Please quote the material exactly, every line of it.

DATA BLOCK:
%%
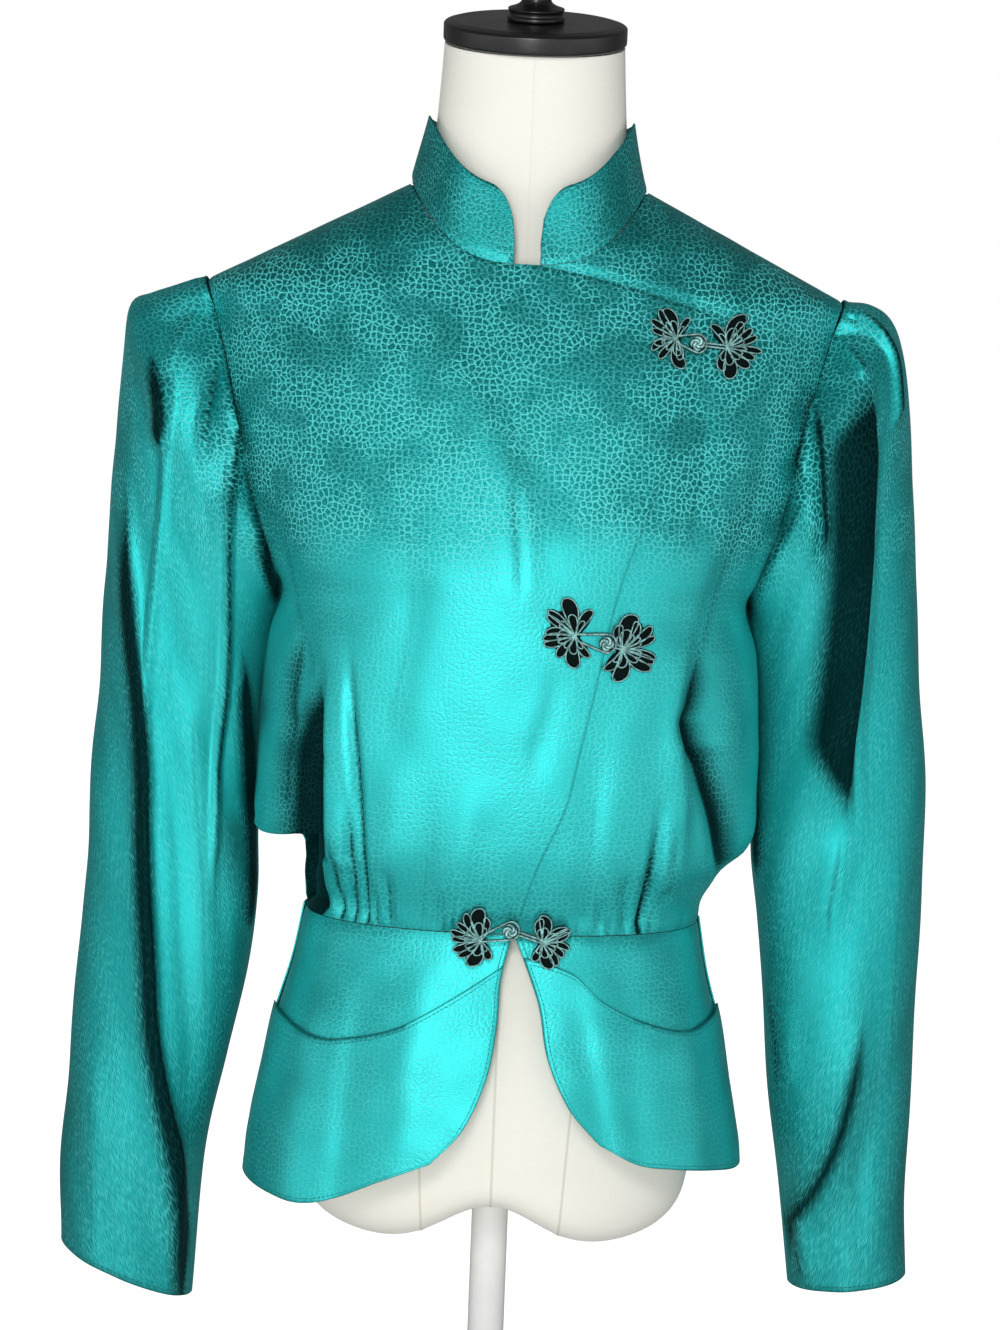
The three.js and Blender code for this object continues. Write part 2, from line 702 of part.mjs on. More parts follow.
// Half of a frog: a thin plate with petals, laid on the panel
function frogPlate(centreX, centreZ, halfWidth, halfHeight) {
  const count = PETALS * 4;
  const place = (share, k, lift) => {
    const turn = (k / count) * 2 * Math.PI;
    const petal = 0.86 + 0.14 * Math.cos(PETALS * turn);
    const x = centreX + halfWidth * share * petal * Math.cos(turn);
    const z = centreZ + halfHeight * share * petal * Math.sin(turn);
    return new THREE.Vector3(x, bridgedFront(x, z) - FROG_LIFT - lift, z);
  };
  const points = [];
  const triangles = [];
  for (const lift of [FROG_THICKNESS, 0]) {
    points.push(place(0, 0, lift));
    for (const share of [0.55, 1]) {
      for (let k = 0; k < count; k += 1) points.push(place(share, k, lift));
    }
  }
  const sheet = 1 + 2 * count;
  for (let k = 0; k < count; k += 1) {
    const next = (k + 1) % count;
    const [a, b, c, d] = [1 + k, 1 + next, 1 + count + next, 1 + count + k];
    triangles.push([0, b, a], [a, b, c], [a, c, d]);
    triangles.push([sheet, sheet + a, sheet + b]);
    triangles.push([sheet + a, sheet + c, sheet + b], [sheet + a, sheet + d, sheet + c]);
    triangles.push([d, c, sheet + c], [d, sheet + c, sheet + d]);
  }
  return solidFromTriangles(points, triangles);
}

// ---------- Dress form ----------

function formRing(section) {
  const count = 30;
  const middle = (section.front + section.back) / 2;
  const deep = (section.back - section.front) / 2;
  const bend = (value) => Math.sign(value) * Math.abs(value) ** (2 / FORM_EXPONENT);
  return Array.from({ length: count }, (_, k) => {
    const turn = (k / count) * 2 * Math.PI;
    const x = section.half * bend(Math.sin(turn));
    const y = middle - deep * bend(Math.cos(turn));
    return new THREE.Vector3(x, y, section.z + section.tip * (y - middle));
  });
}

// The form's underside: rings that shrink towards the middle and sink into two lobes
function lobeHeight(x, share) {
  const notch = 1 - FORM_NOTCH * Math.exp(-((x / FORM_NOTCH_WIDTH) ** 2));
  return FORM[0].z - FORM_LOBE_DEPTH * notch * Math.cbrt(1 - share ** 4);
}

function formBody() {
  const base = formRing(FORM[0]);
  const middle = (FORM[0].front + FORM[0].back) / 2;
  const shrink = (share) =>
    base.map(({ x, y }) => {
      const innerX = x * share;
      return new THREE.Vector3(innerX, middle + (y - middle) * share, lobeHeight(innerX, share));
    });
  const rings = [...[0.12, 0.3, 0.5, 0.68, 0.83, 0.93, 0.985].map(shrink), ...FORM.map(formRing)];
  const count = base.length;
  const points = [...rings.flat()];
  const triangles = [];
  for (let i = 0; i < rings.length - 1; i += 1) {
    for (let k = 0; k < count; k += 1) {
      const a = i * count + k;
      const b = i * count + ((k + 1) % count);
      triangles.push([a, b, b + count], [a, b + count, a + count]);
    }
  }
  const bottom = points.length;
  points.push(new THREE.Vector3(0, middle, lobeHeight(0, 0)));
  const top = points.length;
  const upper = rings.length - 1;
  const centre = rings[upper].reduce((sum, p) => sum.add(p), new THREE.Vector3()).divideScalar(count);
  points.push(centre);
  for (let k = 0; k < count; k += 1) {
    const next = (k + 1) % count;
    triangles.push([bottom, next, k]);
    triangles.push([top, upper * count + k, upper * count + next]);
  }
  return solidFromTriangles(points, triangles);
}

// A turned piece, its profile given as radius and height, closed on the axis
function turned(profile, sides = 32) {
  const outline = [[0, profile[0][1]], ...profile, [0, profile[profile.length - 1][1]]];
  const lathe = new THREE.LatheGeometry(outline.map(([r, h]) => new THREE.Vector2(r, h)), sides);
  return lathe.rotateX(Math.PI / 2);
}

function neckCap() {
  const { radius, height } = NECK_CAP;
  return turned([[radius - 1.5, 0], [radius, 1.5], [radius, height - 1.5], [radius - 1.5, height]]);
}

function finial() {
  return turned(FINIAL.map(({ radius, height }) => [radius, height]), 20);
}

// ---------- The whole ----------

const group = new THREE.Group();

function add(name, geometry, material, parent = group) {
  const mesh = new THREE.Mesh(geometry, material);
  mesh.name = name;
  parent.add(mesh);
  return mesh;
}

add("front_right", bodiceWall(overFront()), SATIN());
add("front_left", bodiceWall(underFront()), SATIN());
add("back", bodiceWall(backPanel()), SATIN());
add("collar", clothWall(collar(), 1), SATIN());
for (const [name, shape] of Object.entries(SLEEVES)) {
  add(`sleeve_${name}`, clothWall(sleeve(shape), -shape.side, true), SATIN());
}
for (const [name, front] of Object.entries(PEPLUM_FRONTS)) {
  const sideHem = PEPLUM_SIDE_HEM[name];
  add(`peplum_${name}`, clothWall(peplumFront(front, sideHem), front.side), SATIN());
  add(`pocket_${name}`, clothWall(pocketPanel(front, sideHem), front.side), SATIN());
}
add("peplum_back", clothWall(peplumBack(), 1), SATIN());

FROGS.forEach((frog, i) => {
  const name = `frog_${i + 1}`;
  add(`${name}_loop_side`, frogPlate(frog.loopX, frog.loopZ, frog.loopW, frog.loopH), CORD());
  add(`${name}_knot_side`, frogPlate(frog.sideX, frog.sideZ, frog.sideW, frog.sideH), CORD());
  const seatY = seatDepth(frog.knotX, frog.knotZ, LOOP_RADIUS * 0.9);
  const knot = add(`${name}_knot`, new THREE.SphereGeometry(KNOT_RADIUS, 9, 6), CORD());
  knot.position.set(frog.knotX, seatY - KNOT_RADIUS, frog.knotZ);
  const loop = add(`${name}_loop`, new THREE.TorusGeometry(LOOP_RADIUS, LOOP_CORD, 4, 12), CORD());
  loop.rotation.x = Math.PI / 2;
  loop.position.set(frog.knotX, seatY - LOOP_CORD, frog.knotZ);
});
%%
THE RESULT:
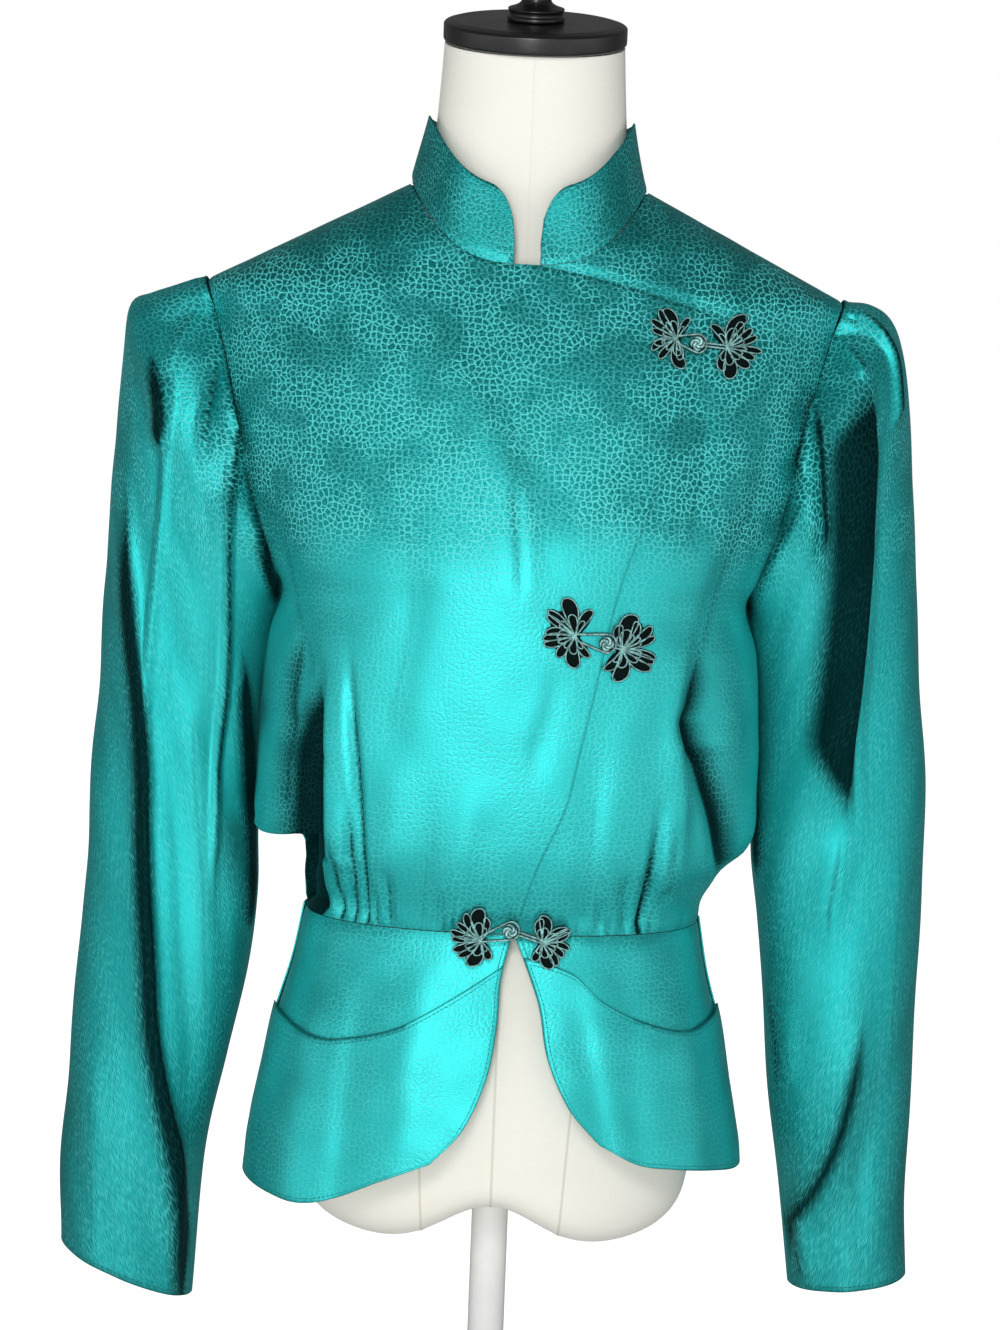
The three.js and Blender code for this object continues. Write part 2, from line 702 of part.mjs on. More parts follow.
// Half of a frog: a thin plate with petals, laid on the panel
function frogPlate(centreX, centreZ, halfWidth, halfHeight) {
  const count = PETALS * 4;
  const place = (share, k, lift) => {
    const turn = (k / count) * 2 * Math.PI;
    const petal = 0.86 + 0.14 * Math.cos(PETALS * turn);
    const x = centreX + halfWidth * share * petal * Math.cos(turn);
    const z = centreZ + halfHeight * share * petal * Math.sin(turn);
    return new THREE.Vector3(x, bridgedFront(x, z) - FROG_LIFT - lift, z);
  };
  const points = [];
  const triangles = [];
  for (const lift of [FROG_THICKNESS, 0]) {
    points.push(place(0, 0, lift));
    for (const share of [0.55, 1]) {
      for (let k = 0; k < count; k += 1) points.push(place(share, k, lift));
    }
  }
  const sheet = 1 + 2 * count;
  for (let k = 0; k < count; k += 1) {
    const next = (k + 1) % count;
    const [a, b, c, d] = [1 + k, 1 + next, 1 + count + next, 1 + count + k];
    triangles.push([0, b, a], [a, b, c], [a, c, d]);
    triangles.push([sheet, sheet + a, sheet + b]);
    triangles.push([sheet + a, sheet + c, sheet + b], [sheet + a, sheet + d, sheet + c]);
    triangles.push([d, c, sheet + c], [d, sheet + c, sheet + d]);
  }
  return solidFromTriangles(points, triangles);
}

// ---------- Dress form ----------

function formRing(section) {
  const count = 30;
  const middle = (section.front + section.back) / 2;
  const deep = (section.back - section.front) / 2;
  const bend = (value) => Math.sign(value) * Math.abs(value) ** (2 / FORM_EXPONENT);
  return Array.from({ length: count }, (_, k) => {
    const turn = (k / count) * 2 * Math.PI;
    const x = section.half * bend(Math.sin(turn));
    const y = middle - deep * bend(Math.cos(turn));
    return new THREE.Vector3(x, y, section.z + section.tip * (y - middle));
  });
}

// The form's underside: rings that shrink towards the middle and sink into two lobes
function lobeHeight(x, share) {
  const notch = 1 - FORM_NOTCH * Math.exp(-((x / FORM_NOTCH_WIDTH) ** 2));
  return FORM[0].z - FORM_LOBE_DEPTH * notch * Math.cbrt(1 - share ** 4);
}

function formBody() {
  const base = formRing(FORM[0]);
  const middle = (FORM[0].front + FORM[0].back) / 2;
  const shrink = (share) =>
    base.map(({ x, y }) => {
      const innerX = x * share;
      return new THREE.Vector3(innerX, middle + (y - middle) * share, lobeHeight(innerX, share));
    });
  const rings = [...[0.12, 0.3, 0.5, 0.68, 0.83, 0.93, 0.985].map(shrink), ...FORM.map(formRing)];
  const count = base.length;
  const points = [...rings.flat()];
  const triangles = [];
  for (let i = 0; i < rings.length - 1; i += 1) {
    for (let k = 0; k < count; k += 1) {
      const a = i * count + k;
      const b = i * count + ((k + 1) % count);
      triangles.push([a, b, b + count], [a, b + count, a + count]);
    }
  }
  const bottom = points.length;
  points.push(new THREE.Vector3(0, middle, lobeHeight(0, 0)));
  const top = points.length;
  const upper = rings.length - 1;
  const centre = rings[upper].reduce((sum, p) => sum.add(p), new THREE.Vector3()).divideScalar(count);
  points.push(centre);
  for (let k = 0; k < count; k += 1) {
    const next = (k + 1) % count;
    triangles.push([bottom, next, k]);
    triangles.push([top, upper * count + k, upper * count + next]);
  }
  return solidFromTriangles(points, triangles);
}

// A turned piece, its profile given as radius and height, closed on the axis
function turned(profile, sides = 32) {
  const outline = [[0, profile[0][1]], ...profile, [0, profile[profile.length - 1][1]]];
  const lathe = new THREE.LatheGeometry(outline.map(([r, h]) => new THREE.Vector2(r, h)), sides);
  return lathe.rotateX(Math.PI / 2);
}

function neckCap() {
  const { radius, height } = NECK_CAP;
  return turned([[radius - 1.5, 0], [radius, 1.5], [radius, height - 1.5], [radius - 1.5, height]]);
}

function finial() {
  return turned(FINIAL.map(({ radius, height }) => [radius, height]), 20);
}

// ---------- The whole ----------

const group = new THREE.Group();

function add(name, geometry, material, parent = group) {
  const mesh = new THREE.Mesh(geometry, material);
  mesh.name = name;
  parent.add(mesh);
  return mesh;
}

add("front_right", bodiceWall(overFront()), SATIN());
add("front_left", bodiceWall(underFront()), SATIN());
add("back", bodiceWall(backPanel()), SATIN());
add("collar", clothWall(collar(), 1), SATIN());
for (const [name, shape] of Object.entries(SLEEVES)) {
  add(`sleeve_${name}`, clothWall(sleeve(shape), -shape.side, true), SATIN());
}
for (const [name, front] of Object.entries(PEPLUM_FRONTS)) {
  const sideHem = PEPLUM_SIDE_HEM[name];
  add(`peplum_${name}`, clothWall(peplumFront(front, sideHem), front.side), SATIN());
  add(`pocket_${name}`, clothWall(pocketPanel(front, sideHem), front.side), SATIN());
}
add("peplum_back", clothWall(peplumBack(), 1), SATIN());

FROGS.forEach((frog, i) => {
  const name = `frog_${i + 1}`;
  add(`${name}_loop_side`, frogPlate(frog.loopX, frog.loopZ, frog.loopW, frog.loopH), CORD());
  add(`${name}_knot_side`, frogPlate(frog.sideX, frog.sideZ, frog.sideW, frog.sideH), CORD());
  const seatY = seatDepth(frog.knotX, frog.knotZ, LOOP_RADIUS * 0.9);
  const knot = add(`${name}_knot`, new THREE.SphereGeometry(KNOT_RADIUS, 9, 6), CORD());
  knot.position.set(frog.knotX, seatY - KNOT_RADIUS, frog.knotZ);
  const loop = add(`${name}_loop`, new THREE.TorusGeometry(LOOP_RADIUS, LOOP_CORD, 4, 12), CORD());
  loop.rotation.x = Math.PI / 2;
  loop.position.set(frog.knotX, seatY - LOOP_CORD, frog.knotZ);
});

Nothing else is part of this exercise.